Donald Trump’s victory is also a reminder of how precious, fragile and contingent America’s multiracial and inclusive democracy actually is. The version of American democracy in which Barack Obama was elected twice, Hillary Clinton won the popular vote and gays and lesbians have the right to marry is quite young and fragile. An American democracy where only white, straight, Christian men could enjoy the full fruits of citizenship has been the norm for the majority of the country’s history.

For those of us born after the victories of the civil rights movement — and especially those who came of age under the country’s first black president Barack Obama — Trump’s win is a wake-up call for us to not take our version of America for granted. It can be snatched away given the right circumstances.

Ultimately, I am most thankful for the activism and early seeds of resistance we are seeing in the nationwide protests and other actions against Donald Trump. I know, however,  that symbolic politics — be they complaining on Twitter and other social media, wearing safety pins as a sign of solidarity or protesting with the anthem “Fuck Donald Trump” out of car windows — will do little if decoupled from the hard work of organizing, gathering resources and developing strategies to both stop Trump’s agenda and also advance a true “We the People” democracy.

On this Thanksgiving Day, be reflective and seek out the company of your friends, family and broader community.

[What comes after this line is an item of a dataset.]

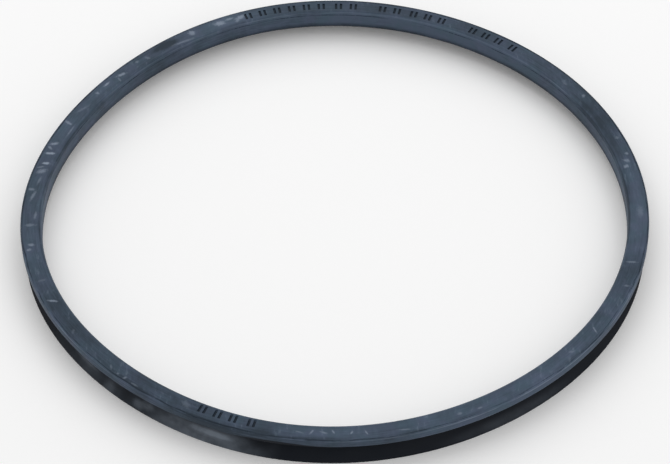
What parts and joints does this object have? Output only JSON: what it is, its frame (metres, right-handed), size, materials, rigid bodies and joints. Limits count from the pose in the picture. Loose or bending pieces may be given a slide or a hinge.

Many of us are still in a state of shock, trying to puzzle through how our country could elect an incompetent demagogue like Donald Trump to be president of the United States. But civic (and personal) pain cannot be allowed to force us into a state of paralysis. Now ask yourself, “How I am personally going to stand against Donald Trump and his movement?” And then be thankful that you live in a democratic society where you are still allowed to act on those plans.